FRENCH 271 INTRODUCING THE NOVEL PROFESSOR LICOPS MWF 11-11:50AM This course will cover novels from the 18th to the 20th century through the study of five novels and novellas. In our discussion of these texts, we focus on the representations of otherness - through the figure of the stranger or the outsider - and the role of difference, especially in terms of race/ethnicity, class, and gender, in shaping the French imaginaire and literary canon. In so doing, we study several major literary developments in the history of French-language literature, from the philosophical and epistolary novel in the 18th century, to Romanticism, Realism, and the Fantastic in the 19th century, and the roman beur and migrant Québécois literature in the 20th century. We study how the differences between these texts relate to narrative and literary techniques on the one hand, and changing historical and cultural contexts on the other. The course privileges the analysis of style, form, language, and theme. We also develop the techniques of close reading and detailed critical analysis through class discussion and presentations, the creative/reflective assignment, the analytical essay, and the final examination. Prerequisites: French 210 or 211, AP score of 5 in literature, or consent of instructor. FRENCH & ITALIAN DEPARTMENT - FALL 2017
TAUGHT IN ENGLISH FRENCH 277 LITERATURE OF EXISTENTIALISM PROFESSOR DURHAM LECTURE: MW 10-10:50A DISCUSSION: F 9-9:50A F 10-10:50A F 3-3:50P This course, taught in English, will serve as an introduction to existentialism, which not only defined the literary, philosophical and political culture for French intellectuals of the post-war period, but also remain indispensable for an understanding of various currents of contemporary literature and culture. We shall begin by discussing the philosophical and literary foundations of existentialism. Then we will examine the moral, social and political questions central to existentialism, as worked out in the fiction, drama, and essays of such authors as Sartre, Beauvoir, Beckett, and Fanon. Finally, we will consider the extent to which post-existentialist thought and culture may be read as a continuation of or as a reaction against existentialism. No prerequisites. FRENCH & ITALIAN DEPARTMENT - FALL 2017
FRENCH 301 ADVANCED GRAMMAR THROUGH FRENCH MEDIA PROFESSOR VIOT-SOUTHARD TTh 11-12:20PM Advanced Grammar Through French Media is designed for students who are interested in news media and journalism. The purpose of this course is to study, understand and practice grammar in context. A variety of authentic documents, from newspapers articles to radio interviews, will illustrate and enliven specific grammar points. French 301 will help students master the finer points of French Grammar while preparing them to communicate competently (in writing and orally) in informal and formal situations. Prerequisites: French 202, or consent of instructor.
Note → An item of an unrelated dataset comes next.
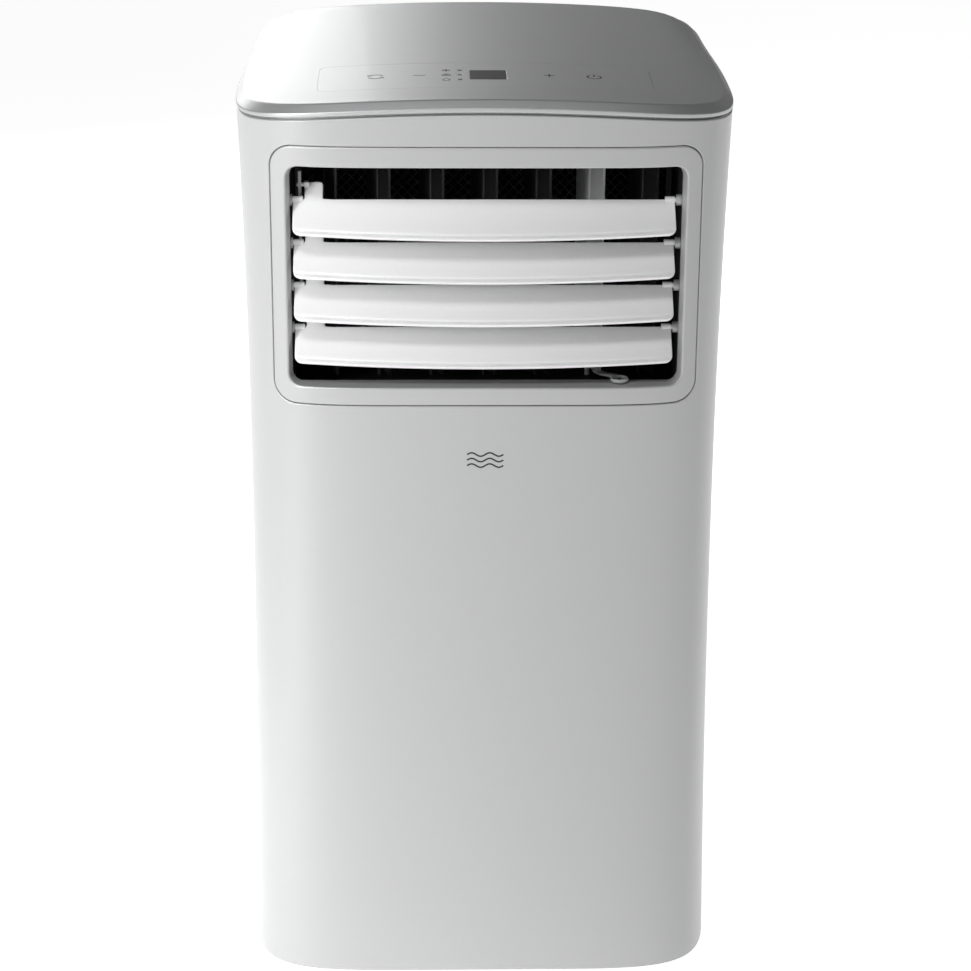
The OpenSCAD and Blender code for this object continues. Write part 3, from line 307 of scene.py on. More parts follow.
def side_at(y, z):
    span = np.where(z < WAIST_Z, WAIST_Z, HEIGHT - SHOULDER_H - WAIST_Z)
    waist = WAIST_INSET * np.maximum(0.0, 1.0 - ((z - WAIST_Z) / span) ** 2)
    back = (1.0 - np.cos(np.pi * np.clip((y - TAPER_Y) / TAPER_RUN, 0.0, 1.0))) / 2
    return WIDTH / 2 - waist - BACK_INSET * back


def plan(s, z, inset=0.0):
    """x and y of the casing a walk s round from the middle of its front."""
    s = (np.asarray(s, float) + HALF_TURN) % (2 * HALF_TURN) - HALF_TURN
    behind = np.abs(s) > FRONT_RUN
    rest = HALF_TURN - np.abs(s)
    share_y = np.where(behind, np.interp(rest, back_steps, back_along),
                       -np.interp(np.abs(s), front_steps, front_along))
    share_x = np.where(behind, np.interp(rest, back_steps, back_across),
                       np.interp(np.abs(s), front_steps, front_across))
    y = (DEPTH / 2 - inset) * share_y
    return np.sign(s) * (side_at(y, z) - inset) * share_x, y


def casing(s, z, depth=0.0):
    x, y = plan(s, z, depth)
    return np.stack([x, y, z + 0.0 * x], axis=-1)


def front_walk(x, z):
    """The walk to a place x across the front."""
    return np.sign(x) * np.interp(np.abs(x) / side_at(-DEPTH / 2, z), front_across,
                                  front_steps)


def back_walk(x, z):
    return HALF_TURN - np.sign(x) * np.interp(np.abs(x) / side_at(DEPTH / 2, z),
                                              back_across, back_steps)


def side_walk(y):
    """The walk to a place y along the right side."""
    share = np.abs(y) / (DEPTH / 2)
    return np.where(y < 0, np.interp(share, front_along[::-1], front_steps[::-1]),
                    HALF_TURN - np.interp(share, back_along[::-1], back_steps[::-1]))


def crown_at(x):
    return CROWN * (2 * x / WIDTH) ** 2


def edge_z(x, y):
    return HEIGHT - LID_RISE - LID_EDGE + EDGE_RISE * (y / DEPTH + 0.5) - crown_at(x)


def lid_z(x, y):
    return HEIGHT - LID_RISE * (0.5 - y / DEPTH) - crown_at(x)


def unit(vectors):
    length = np.linalg.norm(vectors, axis=-1, keepdims=True)
    return vectors / np.maximum(length, 1e-9)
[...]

FRENCH 322 FRANCE AND THE MUSLIM WORLD PROFESSOR DAVIS TTH 12:30-1:50PM This course examines the medieval Mediterranean as site of contact, conflict, trade and exchange among Christian and Muslim communities during the High Middle Ages (c. 1100-1300). This period saw the first of the violent clashes known as the Crusades: an aggressive expansion of western Christian power into the Mediterranean, which resulted both in warfare and also in an exchange of science, language, technology and art. In this course, we will focus in particular on French representations of cultural difference and exchange during this period, reading works of epic, romance, lyric poetry and historical chronicles. All readings and discussion will be in French. Prerequisites: French 271, 272, 273, or consent of instructor.
FRENCH 360 FROM MODERNISM TO POST MODERNISM: EXPERIMENTS IN NARRATIVE FORM PROFESSOR DURHAM MWF 1-1:50PM Focusing primarily on first-person narratives and autobiographical fictions, this course will explore how the crises and transformations of narrative form in twentieth-century French and Francophone literature and film both expressed and helped form new notions of memory and identity, as well as articulating new ways of imagining the relationship between collective life and individual experience. Authors read will include such writers and filmmakers as André Gide, Marcel Proust, Jean-Paul Sartre, Georges Bataille, Assia Djebar, Alain Resnais, Michel Leiris and Chris Marker. Prerequisites: French 271, 272, 273, or consent of instructor.
FRENCH 366 LITERATURE AND FILMS OF THE WARS IN VIETNAM PROFESSOR WINSTON TTh 11:00-12:20PM As scholars including Jameson remind us, mid-to-late 20th century efforts to extend dominant economic and cultural models globally have been accompanied by an underside of violence and war. Like the attendant military conflicts of our era, the Indochinese War of Independence and the American (Vietnam) War that followed it exacted tremendous human and environmental tolls, including physical and psychological damage, death, habitat destruction, displacement, emigration and resettlement. If the costs of war are not exclusive to the Vietnamese experience, that experience was (/is), like all human experience, specific to its social and historical moment and to the peoples and lands living through them. In this course we will study novels, poetry, and films of the War of Independence and the American (Vietnam) War and their aftermaths by writers and filmmakers living in France, the US, and Vietnam. Our aims are two-fold. In reading and examining these works closely and attentively, we will endeavor to develop together an understanding of how the war-related events are narrated and conceptualized therein. Looking forward, at the same time, toward our own era, we will also consider what, if anything, these works of art might contribute to ongoing efforts to narrate and understand the more recent and ongoing conflicts. Prerequisites: French 271, 272, 273, or consent of instructor.
FRENCH 391 THEORY AND PRACTICE OF TRANSLATION PROFESSOR NGUYEN TTh 2-3:20PM In this course, we will develop and apply a translation methodology to French and English texts. We will begin with prose and poetry, then expand our scope to graphic novels, the performing arts (theater and opera), cinema, and advertising. Translating such a wide variety of texts will familiarize us with abstract, idiomatic, highly technical, and colloquial French, and it will enhance our cultural and linguistic competence by teaching us to capture intended implications, judgements, subtleties and nuances. To complement our examination of the issues pertaining to each genre or medium, we will read translation theory and criticism, and we will evaluate published translation works. Coursework will include regular translation exercises (from French to English, and from English to French) and a final project. Prerequisites: French 301, 302, study abroad, or consent of instructor.